TASK TO COMPLETE> Return the complete listing that follows, with each line reproduced exactly.

SOURCE EXCERPT>

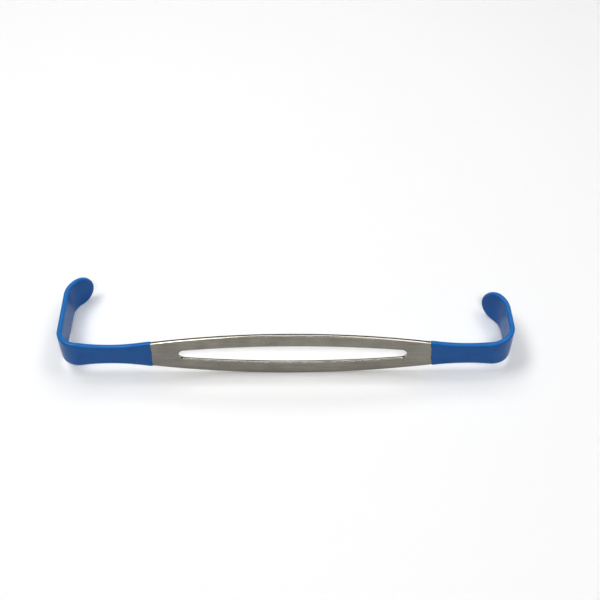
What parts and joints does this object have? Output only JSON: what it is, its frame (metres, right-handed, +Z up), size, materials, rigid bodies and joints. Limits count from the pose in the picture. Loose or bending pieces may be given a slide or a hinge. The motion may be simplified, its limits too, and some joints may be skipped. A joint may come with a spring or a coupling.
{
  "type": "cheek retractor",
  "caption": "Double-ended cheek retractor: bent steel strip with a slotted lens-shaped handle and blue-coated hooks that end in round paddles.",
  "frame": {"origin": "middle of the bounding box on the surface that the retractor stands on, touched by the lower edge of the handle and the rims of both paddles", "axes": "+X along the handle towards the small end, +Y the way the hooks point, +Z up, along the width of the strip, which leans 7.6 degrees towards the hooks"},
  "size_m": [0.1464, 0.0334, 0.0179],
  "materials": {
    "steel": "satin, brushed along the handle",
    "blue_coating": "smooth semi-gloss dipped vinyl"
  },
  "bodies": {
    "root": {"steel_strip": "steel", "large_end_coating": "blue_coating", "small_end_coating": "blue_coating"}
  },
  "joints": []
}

ANSWER TO THIS EXERCISE>
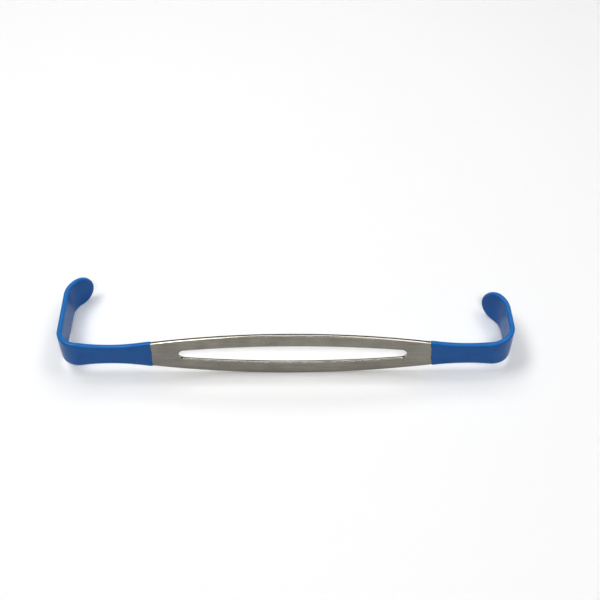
What parts and joints does this object have? Output only JSON: what it is, its frame (metres, right-handed, +Z up), size, materials, rigid bodies and joints. Limits count from the pose in the picture. Loose or bending pieces may be given a slide or a hinge. The motion may be simplified, its limits too, and some joints may be skipped. A joint may come with a spring or a coupling.
{
  "type": "cheek retractor",
  "caption": "Double-ended cheek retractor: bent steel strip with a slotted lens-shaped handle and blue-coated hooks that end in round paddles.",
  "frame": {"origin": "middle of the bounding box on the surface that the retractor stands on, touched by the lower edge of the handle and the rims of both paddles", "axes": "+X along the handle towards the small end, +Y the way the hooks point, +Z up, along the width of the strip, which leans 7.6 degrees towards the hooks"},
  "size_m": [0.1464, 0.0334, 0.0179],
  "materials": {
    "steel": "satin, brushed along the handle",
    "blue_coating": "smooth semi-gloss dipped vinyl"
  },
  "bodies": {
    "root": {"steel_strip": "steel", "large_end_coating": "blue_coating", "small_end_coating": "blue_coating"}
  },
  "joints": []
}